When the mind afterwards reviews the different ideas that are in it,
it discovers what is by far the chief among them--that of a Being
omniscient, all-powerful, and absolutely perfect; and it observes
that in this idea there is contained not only possible and
contingent existence, as in the ideas of all other things which it
clearly perceives, but existence absolutely necessary and eternal.
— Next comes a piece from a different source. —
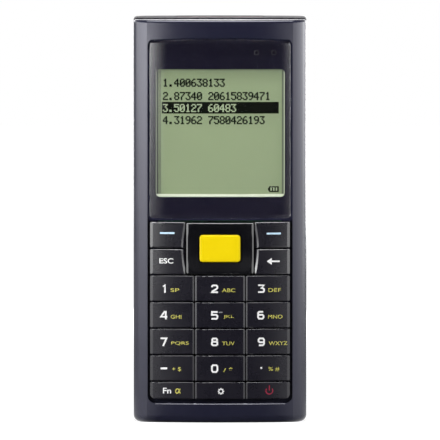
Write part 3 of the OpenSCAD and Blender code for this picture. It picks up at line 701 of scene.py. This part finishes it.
mid_z = middle("key_function")
legend("key_function", [lettering("Fn", -19.2 * MM, -16.45 * MM, mid_z - 1.0 * MM, 1.9 * MM, 0.015)],
       white_ink, "word")
alpha = [(0.8, 0.76), (0.5, 0.1), (0.1, -0.6), (-0.35, -0.76), (-0.7, -0.4), (-0.76, 0.1), (-0.5, 0.6),
         (-0.1, 0.76), (0.3, 0.5), (0.58, -0.3), (0.85, -0.76)]
alpha = [((x - 14.2) * MM, mid_z + (z - 0.15) * MM) for x, z in alpha]
legend("key_function", [stroke(alpha, 0.32 * MM)], yellow_ink, "letter")

sun_x = 0.3 * MM
sun_z = middle("key_backlight") - 0.2 * MM
sun = [ring(sun_x, sun_z, 0.88 * MM, 0.52 * MM)]
for i in range(8):
    ray = plane(-0.14 * MM, 0.14 * MM, 0.86 * MM, 1.12 * MM, 0)
    turn = Matrix.Rotation(math.radians(45 * i), 4, "Y")
    for vertex in ray.data.vertices:
        vertex.co = turn @ vertex.co + Vector((sun_x, face_y, sun_z))
    sun.append(ray)
legend("key_backlight", sun, white_ink, "sun")

mid_z = middle("key_power")
power_x, power_z, power_r = 16.6 * MM, mid_z - 0.05 * MM, 1.15 * MM
turns = [math.radians(degrees) for degrees in range(55, 306, 10)]
arc = [(power_x - power_r * math.sin(turn), power_z + power_r * math.cos(turn)) for turn in turns]
bar = plane(power_x - 0.17 * MM, power_x + 0.17 * MM, mid_z, mid_z + 1.75 * MM, face_y)
legend("key_power", [stroke(arc, 0.36 * MM), bar], red_ink, "mark")

mid_z = middle("key_escape")
legend("key_escape", [lettering("ESC", -20.4 * MM, -15.7 * MM, mid_z - 0.6 * MM, 1.8 * MM, 0.02)],
       white_ink, "word")

arrow_z = middle("key_back") + 0.15 * MM
shaft = plane(17.0 * MM, 20.05 * MM, arrow_z - 0.27 * MM, arrow_z + 0.27 * MM, face_y)
bpy.ops.object.select_all(action="DESELECT")
bpy.ops.mesh.primitive_circle_add(vertices=3, radius=1, fill_type="NGON")
head = bpy.context.object
corners = [Vector((15.7 * MM, face_y, arrow_z)), Vector((17.4 * MM, face_y, arrow_z + 1.15 * MM)),
           Vector((17.4 * MM, face_y, arrow_z - 1.15 * MM))]
for vertex, corner in zip(head.data.vertices, corners):
    vertex.co = corner
legend("key_back", [shaft, head], white_ink, "arrow")

# the soft keys' bars: left and right end, and height over the key's middle
for key, x0, x1, up in (("key_soft_left", -20.2, -15.3, 0.62), ("key_soft_right", 15.7, 20.5, 0.46)):
    bar_z = middle(key) + up * MM
    legend(key, [plane(x0 * MM, x1 * MM, bar_z - 0.3 * MM, bar_z + 0.3 * MM, face_y)], blue_ink, "bar")


# ---- Mat, carrier and dome sheet ----
# Under the caps lie the silicone mat with its collars, the web that carries the ring, and a
# translucent polyester sheet with the metal domes.

mat_rubber = surface("mat_rubber", 0.6, 4, ((0.02, 0.02, 0.022), (0.028, 0.028, 0.03)), (0.5, 0.7),
                     fine=(0.15, 0.006))
finish(["keypad_mat", "nav_plate"], mat_rubber)

dome_foil = surface("dome_foil", 0.3, 5, ((0.62, 0.62, 0.56), (0.7, 0.7, 0.64)), (0.25, 0.4),
                    fine=(3.0, 0.02))
finish(["dome_sheet"], dome_foil)


# ---- Arrow ring and scan key ----
# The ring is polished black plastic with a dished face. The scan key inside it is a yellow
# cap with soft edges and a satin face.

ring_gloss = surface("ring_gloss", 0.12, 6, ((0.004, 0.004, 0.006), (0.006, 0.006, 0.008)), (0.1, 0.16),
                     fine=(0.5, 0.0006), Coat_Weight=0.8, Coat_Roughness=0.05)
finish(["nav_ring"], ring_gloss)

scan_yellow = surface("scan_yellow", 0.38, 6, ((0.80, 0.60, 0.001), (0.84, 0.64, 0.002)), (0.34, 0.42),
                      fine=(0.25, 0.003), Specular_IOR_Level=0.1)
finish(["scan_key"], scan_yellow)


# ---- Main board ----
# Glass epoxy under green solder resist, with copper tracks that show as slightly raised,
# lighter lines. The chips are black moulded epoxy.

board_green, shader, add = new_material("board_green", 0.35)
link = shader.id_data.links.new
place = add("TexCoord").outputs["Object"]
upright = add("Mapping", {"Vector": place, "Rotation": (math.radians(90), 0, 0)}).outputs["Vector"]
tracks = add("TexBrick", {"Vector": upright, "Scale": 1.0, "Mortar Size": 0.12 * MM,
                          "Brick Width": 4 * MM, "Row Height": 1.1 * MM,
                          "Color1": (0.01, 0.09, 0.035, 1), "Color2": (0.012, 0.11, 0.04, 1),
                          "Mortar": (0.03, 0.2, 0.08, 1)})
link(tracks.outputs["Color"], shader.inputs["Base Color"])
bump = add("Bump", {"Height": tracks.outputs["Fac"], "Distance": 0.02 * MM})
link(bump.outputs["Normal"], shader.inputs["Normal"])
finish(["main_board"], board_green)

chip_epoxy = surface("chip_epoxy", 0.55, 3, ((0.02, 0.02, 0.022), (0.03, 0.03, 0.032)), (0.5, 0.65),
                     fine=(0.1, 0.006))
finish(["board_chips"], chip_epoxy)


# ---- Scan engine, window and speaker ----
# The engine is a small die casting with a coated optic. It looks out through a dark red
# window. The speaker is a black moulded frame with a paper cone.

casting = metal("casting", ((0.36, 0.37, 0.38), (0.44, 0.45, 0.46)), (0.4, 0.55), 0.25, 1, 0.008)
finish(["scan_engine"], casting)

optic = surface("optic", 0.06, 2, ((0.10, 0.01, 0.02), (0.14, 0.015, 0.03)), (0.04, 0.1),
                Coat_Weight=1.0)
finish(["scan_lens"], optic)

red_plastic = clear_plastic("red_plastic", (0.25, 0.006, 0.012), 0.4, 0.05)
finish(["scan_window"], red_plastic)

speaker_black = surface("speaker_black", 0.65, 2, ((0.02, 0.02, 0.022), (0.03, 0.03, 0.032)),
                        (0.6, 0.75), fine=(0.2, 0.01))
finish(["speaker"], speaker_black)


# ---- Battery and contacts ----
# The battery is a black moulded case. Its blades and the four cradle contacts are gold
# plated over brass, with fine rubbing marks.

battery_case = surface("battery_case", 0.5, 10, ((0.03, 0.03, 0.036), (0.036, 0.036, 0.042)),
                       (0.45, 0.55), fine=(0.25, 0.006))
finish(["battery_pack"], battery_case)

gold = metal("gold", ((0.78, 0.55, 0.19), (0.88, 0.66, 0.28)), (0.18, 0.32), 0.15, 5, 0.002)
finish(["battery_contacts", "dock_contacts"], gold)


# ---- Studio ----
# A pale floor in a white room that is dark in front of the object, a softbox overhead, two
# wide ones at the sides that the long edges catch while the face stays dark, and a fill behind.


def mirrored_rays(add, path):
    """One for rays that come off a gloss or through the clear lens, nought for the others."""
    return add("Math", {0: path.outputs["Is Glossy Ray"], 1: path.outputs["Is Transmission Ray"]},
               operation="MAXIMUM").outputs[0]


bpy.ops.object.select_all(action="DESELECT")
bpy.ops.mesh.primitive_plane_add(size=1, location=(0, 0, 0))
floor = bpy.context.object
floor.name = "floor"
floor_front, floor_back, floor_half = -1.0, 2.0, 2.0
for vertex in floor.data.vertices:
    vertex.co = Vector((floor_half if vertex.co.x > 0 else -floor_half,
                        floor_back if vertex.co.y > 0 else floor_front, 0))
floor_white, shader, add = new_material("floor_white", 0.9, Specular_IOR_Level=0.0)
link = shader.id_data.links.new
place = add("TexCoord").outputs["Object"]
away = add("VectorMath", {0: place}, operation="LENGTH").outputs["Value"]
split = add("SeparateXYZ", {"Vector": place})

# in the object's own gloss the floor glows behind it, and beside it from 14 mm off the middle
behind = add("MapRange", {"Value": split.outputs["Y"], "From Min": -0.25, "From Max": 0.05,
                          "To Min": 0.03, "To Max": 0.5})
further = add("MapRange", {"Value": away, "From Min": 0.1, "From Max": 1.8, "To Min": 0.2, "To Max": 1.0})
back_part = add("Math", {0: behind.outputs["Result"], 1: further.outputs["Result"]}, operation="MULTIPLY")
across = add("Math", {0: split.outputs["X"]}, operation="ABSOLUTE")
beside = add("Math", {0: across.outputs[0], 1: 14 * MM}, operation="SUBTRACT")
aside = add("Math", {0: beside.outputs[0], 1: away}, operation="DIVIDE")
opened = add("MapRange", {"Value": aside.outputs[0], "From Min": 0.22, "From Max": 0.45})
softened = add("Math", {0: opened.outputs["Result"], 1: 2.0}, operation="POWER")
front = add("MapRange", {"Value": split.outputs["Y"], "From Min": -0.05, "From Max": 0.1,
                         "To Min": 1.3, "To Max": 0.4})
side_part = add("Math", {0: softened.outputs[0], 1: front.outputs["Result"]}, operation="MULTIPLY")
shine = add("Math", {0: back_part.outputs[0], 1: side_part.outputs[0]}, operation="MAXIMUM")

# to the camera it is white, a little duller near the object, and under the lamps grey paper
path = add("LightPath")
mirror = mirrored_rays(add, path)
paper = add("Mix", {"Factor": mirror, "A": (0.35, 0.35, 0.35, 1), "B": (0, 0, 0, 1)}, data_type="RGBA")
link(paper.outputs["Result"], shader.inputs["Base Color"])
mirrored = add("Math", {0: mirror, 1: shine.outputs[0]}, operation="MULTIPLY")
level = add("MapRange", {"Value": away, "From Min": 0.15, "From Max": 0.5, "To Min": 0.8, "To Max": 1.0})
direct = add("Math", {0: path.outputs["Is Camera Ray"], 1: level.outputs["Result"]}, operation="MULTIPLY")
glow = add("Math", {0: direct.outputs[0], 1: mirrored.outputs[0]}, operation="ADD")
shader.inputs["Emission Color"].default_value = (1, 1, 1, 1)
link(glow.outputs[0], shader.inputs["Emission Strength"])
floor.data.materials.append(floor_white)

# the room is plain white to the camera; a gloss sees it lit at the back and along the horizon
world = bpy.data.worlds.new("white_room")
scene.world = world
world.use_nodes = True
tree = world.node_tree
add = node_adder(tree)
background = tree.nodes["Background"]
background.inputs["Color"].default_value = (1, 1, 1, 1)
path = add("LightPath")
split = add("SeparateXYZ", {"Vector": add("TexCoord").outputs["Generated"]})
behind = add("MapRange", {"Value": split.outputs["Y"], "From Min": -0.6, "From Max": 0.9,
                          "To Min": 0.03, "To Max": 1.0})
horizon = add("MapRange", {"Value": split.outputs["Z"], "From Min": -0.02, "From Max": 0.04,
                           "To Min": 0.25, "To Max": 3.0})
higher = add("MapRange", {"Value": split.outputs["Z"], "From Min": 0.12, "From Max": 0.37,
                          "To Min": 1.0, "To Max": 0.25})
sky = add("Math", {0: behind.outputs["Result"], 1: horizon.outputs["Result"]}, operation="MULTIPLY")
wall = add("Math", {0: sky.outputs[0], 1: higher.outputs["Result"]}, operation="MULTIPLY")
room = add("Mix", {"Factor": mirrored_rays(add, path), "A": 0.05, "B": wall.outputs[0]})
strength = add("Mix", {"Factor": path.outputs["Is Camera Ray"], "A": room.outputs["Result"], "B": 1.0})
tree.links.new(strength.outputs["Result"], background.inputs["Strength"])


def panel(name, turn, height, distance, wide, tall, glow, edge=0.0, levels=(1.0, 1.0), foot_level=0.1):
    """A softbox turned this many degrees from the front, facing the axis; lengths in metres.

    A side softbox falls off over its front edge, a share of its width. Its glow also changes
    between two levels from front to back, and grows from foot_level at the floor to full.
    """
    angle = math.radians(turn)
    place = Vector((distance * math.sin(angle), -distance * math.cos(angle), height))
    bpy.ops.object.select_all(action="DESELECT")
    bpy.ops.object.light_add(type="AREA", location=place)
    lamp = bpy.context.object
    lamp.name = name
    lamp.visible_camera = False
    lamp.data.shape = "RECTANGLE"
    lamp.data.size = wide
    lamp.data.size_y = tall
    lamp.data.energy = glow * math.pi * wide * tall
    lamp.rotation_mode = "QUATERNION"
    highest_aim = 0.13
    aim = Vector((0, 0, min(height, highest_aim)))
    lamp.rotation_quaternion = (place - aim).to_track_quat("Z", "Y")
    if not edge:
        return
    lamp.data.use_nodes = True
    tree = lamp.data.node_tree
    add = node_adder(tree)
    split = add("SeparateXYZ", {"Vector": add("NewGeometry").outputs["Parametric"]})

    def ramp(axis, start, end, low, high=1.0):
        return add("MapRange", {"Value": split.outputs[axis], "From Min": start, "From Max": end,
                                "To Min": low, "To Max": high}).outputs["Result"]

    front, back = (1, 0) if turn < 0 else (0, 1)
    fall = ramp("X", front, front + (back - front) * edge, 0)
    grow = ramp("X", front + (back - front) * 0.3, front + (back - front) * 0.9, *levels)
    foot = (tall / 2 - height) / tall
    climb_height = 0.1
    climb = add("Math", {0: ramp("Y", foot, foot + climb_height / tall, 0), 1: 1.7}, operation="POWER")
    rise = add("MapRange", {"Value": climb.outputs[0], "To Min": foot_level}).outputs["Result"]
    # the fall counts twice, so that the front edge starts softly
    level = fall
    for part in (fall, grow, rise):
        level = add("Math", {0: level, 1: part}, operation="MULTIPLY").outputs[0]
    tree.links.new(level, tree.nodes["Emission"].inputs["Strength"])


panel("left_side", -68, 0.09, 0.45, 1.07, 0.22, 9.4, 0.115, (1.0, 0.3), 0.125)
panel("right_side", 75, 0.09, 0.45, 1.25, 0.22, 6.8, 0.067, (0.45, 1.0), 0.28)
panel("overhead", 0, 0.45, 0.10, 0.25, 0.20, 12.5)
panel("back_fill", 170, 0.09, 0.6, 0.5, 0.12, 8)

camera_distance = 5.0
elevation = math.radians(3.2)
view_width = 147.9 * MM
sensor_width = 36
aim = Vector((0, cad_low.y, 68.4 * MM))
camera_data = bpy.data.cameras.new("camera")
camera_data.sensor_width = sensor_width
camera_data.lens = sensor_width * camera_distance / view_width
camera_data.clip_start = 0.05
camera_data.clip_end = 20
camera = bpy.data.objects.new("camera", camera_data)
camera.location = aim + camera_distance * Vector((0, -math.cos(elevation), math.sin(elevation)))
camera.rotation_euler = (math.radians(90) - elevation, 0, 0)
scene.collection.objects.link(camera)
scene.camera = camera
scene.view_settings.view_transform = "Standard"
And just as because, for example, the equality of its three angles
to two right angles is necessarily comprised in the idea of a
triangle, the mind is firmly persuaded that the three angles of a
triangle are equal to two right angles; so, from its perceiving
necessary and eternal existence to be comprised in the idea which it
has of an all-perfect Being, it ought manifestly to conclude that
this all-perfect Being exists.

XV. That necessary existence is not in the same way comprised in
the notions which we have of other things, but merely contingent
existence.

The mind will be still more certain of the truth of this conclusion,
if it consider that it has no idea of any other thing in which it
can discover that necessary existence is contained; for, from this
circumstance alone, it will discern that the idea of an all-perfect
Being has not been framed by itself, and that it does not represent
a chimera, but a true and immutable nature, which must exist since
it can only be conceived as necessarily existing.